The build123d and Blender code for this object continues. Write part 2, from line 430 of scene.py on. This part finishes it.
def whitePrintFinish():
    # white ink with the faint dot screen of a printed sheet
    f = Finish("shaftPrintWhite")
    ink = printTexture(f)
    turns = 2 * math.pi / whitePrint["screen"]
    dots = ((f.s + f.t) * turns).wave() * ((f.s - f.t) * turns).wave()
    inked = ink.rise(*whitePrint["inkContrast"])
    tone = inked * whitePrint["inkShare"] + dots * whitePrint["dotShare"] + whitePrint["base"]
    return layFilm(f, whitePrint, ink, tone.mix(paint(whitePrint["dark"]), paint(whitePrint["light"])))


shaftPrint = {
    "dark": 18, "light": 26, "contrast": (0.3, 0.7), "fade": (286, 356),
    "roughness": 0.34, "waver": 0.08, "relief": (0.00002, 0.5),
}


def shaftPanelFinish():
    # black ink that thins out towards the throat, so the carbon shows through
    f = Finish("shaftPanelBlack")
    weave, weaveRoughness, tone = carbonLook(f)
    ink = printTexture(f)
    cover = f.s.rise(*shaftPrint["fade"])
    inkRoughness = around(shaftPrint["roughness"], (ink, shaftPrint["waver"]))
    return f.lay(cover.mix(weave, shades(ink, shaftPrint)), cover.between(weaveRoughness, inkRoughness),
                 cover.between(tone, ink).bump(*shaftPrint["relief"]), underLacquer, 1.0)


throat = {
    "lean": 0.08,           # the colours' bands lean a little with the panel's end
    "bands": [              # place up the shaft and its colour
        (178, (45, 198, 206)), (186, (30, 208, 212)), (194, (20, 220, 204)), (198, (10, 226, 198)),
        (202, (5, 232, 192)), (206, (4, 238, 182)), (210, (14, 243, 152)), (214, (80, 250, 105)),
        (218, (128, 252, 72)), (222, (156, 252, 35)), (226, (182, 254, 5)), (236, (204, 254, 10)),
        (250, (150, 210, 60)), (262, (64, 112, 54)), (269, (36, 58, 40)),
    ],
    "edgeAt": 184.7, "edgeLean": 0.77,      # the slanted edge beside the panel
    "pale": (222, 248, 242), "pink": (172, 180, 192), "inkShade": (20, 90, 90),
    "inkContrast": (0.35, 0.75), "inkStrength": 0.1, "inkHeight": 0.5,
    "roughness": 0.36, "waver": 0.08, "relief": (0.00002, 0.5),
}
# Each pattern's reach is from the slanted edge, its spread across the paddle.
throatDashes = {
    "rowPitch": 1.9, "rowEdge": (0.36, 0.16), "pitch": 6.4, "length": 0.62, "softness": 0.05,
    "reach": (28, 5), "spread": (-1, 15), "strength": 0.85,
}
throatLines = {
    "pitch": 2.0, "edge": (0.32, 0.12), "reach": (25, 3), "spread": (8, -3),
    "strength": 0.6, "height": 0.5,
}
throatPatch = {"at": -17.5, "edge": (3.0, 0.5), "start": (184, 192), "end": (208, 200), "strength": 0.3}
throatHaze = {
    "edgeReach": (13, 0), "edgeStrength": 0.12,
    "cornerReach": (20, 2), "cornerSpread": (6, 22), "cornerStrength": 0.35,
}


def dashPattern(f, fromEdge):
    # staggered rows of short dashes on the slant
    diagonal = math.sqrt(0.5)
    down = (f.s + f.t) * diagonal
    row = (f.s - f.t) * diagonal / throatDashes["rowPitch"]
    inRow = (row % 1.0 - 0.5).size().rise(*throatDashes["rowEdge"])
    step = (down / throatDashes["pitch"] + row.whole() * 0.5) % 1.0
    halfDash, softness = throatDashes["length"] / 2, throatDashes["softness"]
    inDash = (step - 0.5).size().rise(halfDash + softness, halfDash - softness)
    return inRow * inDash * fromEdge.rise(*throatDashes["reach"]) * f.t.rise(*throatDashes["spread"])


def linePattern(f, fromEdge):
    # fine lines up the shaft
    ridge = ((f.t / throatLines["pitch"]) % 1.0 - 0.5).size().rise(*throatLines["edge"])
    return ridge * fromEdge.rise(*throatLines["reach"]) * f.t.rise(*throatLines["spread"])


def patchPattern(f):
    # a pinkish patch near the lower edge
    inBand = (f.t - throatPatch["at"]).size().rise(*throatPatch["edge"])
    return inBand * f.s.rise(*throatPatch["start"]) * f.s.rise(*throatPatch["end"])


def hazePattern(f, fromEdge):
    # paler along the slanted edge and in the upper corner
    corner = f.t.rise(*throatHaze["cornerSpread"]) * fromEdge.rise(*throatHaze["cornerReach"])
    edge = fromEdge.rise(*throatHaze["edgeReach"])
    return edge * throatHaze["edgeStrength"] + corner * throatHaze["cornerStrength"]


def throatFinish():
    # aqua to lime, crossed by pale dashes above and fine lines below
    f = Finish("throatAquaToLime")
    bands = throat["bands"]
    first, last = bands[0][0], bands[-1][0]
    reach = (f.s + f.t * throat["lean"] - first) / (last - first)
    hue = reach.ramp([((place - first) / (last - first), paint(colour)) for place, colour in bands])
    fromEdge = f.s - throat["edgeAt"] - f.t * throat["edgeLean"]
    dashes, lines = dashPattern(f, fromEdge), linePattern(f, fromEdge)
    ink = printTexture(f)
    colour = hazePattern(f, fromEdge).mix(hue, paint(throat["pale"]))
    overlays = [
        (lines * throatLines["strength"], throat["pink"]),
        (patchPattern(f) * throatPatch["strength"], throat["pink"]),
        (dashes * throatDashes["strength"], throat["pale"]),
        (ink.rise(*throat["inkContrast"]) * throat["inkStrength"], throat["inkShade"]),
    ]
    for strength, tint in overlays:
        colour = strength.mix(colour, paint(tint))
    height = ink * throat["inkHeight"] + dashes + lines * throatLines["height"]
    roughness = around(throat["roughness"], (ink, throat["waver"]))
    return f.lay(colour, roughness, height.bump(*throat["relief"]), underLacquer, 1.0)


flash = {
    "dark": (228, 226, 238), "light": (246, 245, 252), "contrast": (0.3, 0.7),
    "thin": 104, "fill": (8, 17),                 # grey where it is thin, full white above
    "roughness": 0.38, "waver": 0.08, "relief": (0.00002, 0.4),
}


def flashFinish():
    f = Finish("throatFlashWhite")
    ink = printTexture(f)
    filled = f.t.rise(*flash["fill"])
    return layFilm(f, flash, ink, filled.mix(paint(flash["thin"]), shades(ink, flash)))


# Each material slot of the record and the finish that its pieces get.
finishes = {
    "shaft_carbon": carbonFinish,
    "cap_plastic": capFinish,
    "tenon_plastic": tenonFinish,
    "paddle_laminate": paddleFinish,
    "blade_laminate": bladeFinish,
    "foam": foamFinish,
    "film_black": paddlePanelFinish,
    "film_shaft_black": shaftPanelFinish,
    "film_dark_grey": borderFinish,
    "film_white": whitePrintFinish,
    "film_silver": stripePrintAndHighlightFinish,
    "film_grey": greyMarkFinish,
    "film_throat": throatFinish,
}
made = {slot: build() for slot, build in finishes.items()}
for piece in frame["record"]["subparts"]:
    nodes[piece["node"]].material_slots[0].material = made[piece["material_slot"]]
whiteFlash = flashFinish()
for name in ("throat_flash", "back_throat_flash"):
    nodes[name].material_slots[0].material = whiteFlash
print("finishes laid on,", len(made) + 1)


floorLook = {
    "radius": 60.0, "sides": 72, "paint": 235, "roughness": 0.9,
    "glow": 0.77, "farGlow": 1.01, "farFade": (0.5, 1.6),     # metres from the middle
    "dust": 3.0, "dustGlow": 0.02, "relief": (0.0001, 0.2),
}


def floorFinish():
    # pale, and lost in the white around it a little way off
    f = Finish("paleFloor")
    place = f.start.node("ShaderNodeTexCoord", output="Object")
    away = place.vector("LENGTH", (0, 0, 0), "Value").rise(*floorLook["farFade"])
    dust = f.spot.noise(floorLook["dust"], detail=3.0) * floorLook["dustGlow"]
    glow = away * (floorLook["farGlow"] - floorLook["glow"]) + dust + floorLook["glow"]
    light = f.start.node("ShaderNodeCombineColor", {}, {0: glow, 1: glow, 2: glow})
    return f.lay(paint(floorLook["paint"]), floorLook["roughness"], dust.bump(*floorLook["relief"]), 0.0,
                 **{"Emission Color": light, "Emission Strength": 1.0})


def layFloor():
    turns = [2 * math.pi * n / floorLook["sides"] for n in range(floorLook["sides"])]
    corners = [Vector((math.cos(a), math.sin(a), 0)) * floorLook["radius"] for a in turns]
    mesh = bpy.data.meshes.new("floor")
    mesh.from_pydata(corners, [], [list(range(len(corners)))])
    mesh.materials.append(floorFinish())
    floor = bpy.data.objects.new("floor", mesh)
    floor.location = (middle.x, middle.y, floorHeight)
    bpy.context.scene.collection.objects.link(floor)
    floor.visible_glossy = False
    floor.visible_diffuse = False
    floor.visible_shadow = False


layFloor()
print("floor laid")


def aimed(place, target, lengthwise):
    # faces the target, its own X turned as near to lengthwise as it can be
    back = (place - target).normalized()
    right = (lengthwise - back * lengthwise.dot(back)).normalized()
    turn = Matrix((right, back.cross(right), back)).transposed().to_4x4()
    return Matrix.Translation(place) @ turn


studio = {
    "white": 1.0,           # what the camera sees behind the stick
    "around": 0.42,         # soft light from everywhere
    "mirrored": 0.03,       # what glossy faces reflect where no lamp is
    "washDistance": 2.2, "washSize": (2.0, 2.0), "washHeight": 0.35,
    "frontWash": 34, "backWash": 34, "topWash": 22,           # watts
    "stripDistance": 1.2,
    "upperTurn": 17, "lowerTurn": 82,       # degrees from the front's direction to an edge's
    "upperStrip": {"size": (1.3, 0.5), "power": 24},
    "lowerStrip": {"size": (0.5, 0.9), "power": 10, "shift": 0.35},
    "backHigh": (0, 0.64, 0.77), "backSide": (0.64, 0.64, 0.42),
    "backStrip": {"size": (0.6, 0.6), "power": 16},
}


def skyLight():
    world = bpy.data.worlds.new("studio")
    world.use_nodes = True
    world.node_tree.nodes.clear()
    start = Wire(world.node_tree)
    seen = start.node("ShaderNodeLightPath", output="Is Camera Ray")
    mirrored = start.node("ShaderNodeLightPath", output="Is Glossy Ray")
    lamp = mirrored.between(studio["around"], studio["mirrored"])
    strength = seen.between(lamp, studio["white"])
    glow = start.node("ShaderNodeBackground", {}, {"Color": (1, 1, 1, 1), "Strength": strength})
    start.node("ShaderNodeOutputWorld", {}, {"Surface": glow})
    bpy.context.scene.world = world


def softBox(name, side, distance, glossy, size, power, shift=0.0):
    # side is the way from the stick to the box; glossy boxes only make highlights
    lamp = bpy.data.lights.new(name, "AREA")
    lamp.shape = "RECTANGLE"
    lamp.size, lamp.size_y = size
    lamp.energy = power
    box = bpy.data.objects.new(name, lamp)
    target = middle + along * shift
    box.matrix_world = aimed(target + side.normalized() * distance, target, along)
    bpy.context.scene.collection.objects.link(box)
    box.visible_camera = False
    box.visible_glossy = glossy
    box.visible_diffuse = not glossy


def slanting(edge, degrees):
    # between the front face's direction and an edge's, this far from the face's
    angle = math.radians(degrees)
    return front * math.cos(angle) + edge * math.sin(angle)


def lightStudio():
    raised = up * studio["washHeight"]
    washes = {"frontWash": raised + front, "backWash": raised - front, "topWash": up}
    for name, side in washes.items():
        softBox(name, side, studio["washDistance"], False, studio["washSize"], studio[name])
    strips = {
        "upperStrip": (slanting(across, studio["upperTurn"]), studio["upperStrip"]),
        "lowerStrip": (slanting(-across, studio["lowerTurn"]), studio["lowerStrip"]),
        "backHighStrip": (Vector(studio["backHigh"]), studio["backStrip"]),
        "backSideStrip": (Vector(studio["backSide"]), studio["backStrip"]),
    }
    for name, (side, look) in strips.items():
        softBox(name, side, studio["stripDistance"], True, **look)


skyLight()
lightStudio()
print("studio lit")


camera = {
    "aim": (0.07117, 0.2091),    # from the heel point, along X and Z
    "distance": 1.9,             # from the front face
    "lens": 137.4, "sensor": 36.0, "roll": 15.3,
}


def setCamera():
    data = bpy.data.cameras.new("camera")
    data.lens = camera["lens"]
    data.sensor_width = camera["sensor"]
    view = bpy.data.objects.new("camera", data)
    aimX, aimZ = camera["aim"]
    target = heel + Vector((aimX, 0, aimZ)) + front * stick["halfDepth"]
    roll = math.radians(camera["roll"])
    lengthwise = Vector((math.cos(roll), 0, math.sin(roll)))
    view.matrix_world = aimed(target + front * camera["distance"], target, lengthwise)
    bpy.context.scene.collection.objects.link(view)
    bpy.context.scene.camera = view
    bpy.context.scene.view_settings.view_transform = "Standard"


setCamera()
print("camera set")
_ _ _ _ _
### Aim of the task
In the listing, find each line with the string "this" and copy it.

### Final result
The build123d and Blender code for this object continues. Write part 2, from line 430 of scene.py on. This part finishes it.
    # between the front face's direction and an edge's, this far from the face's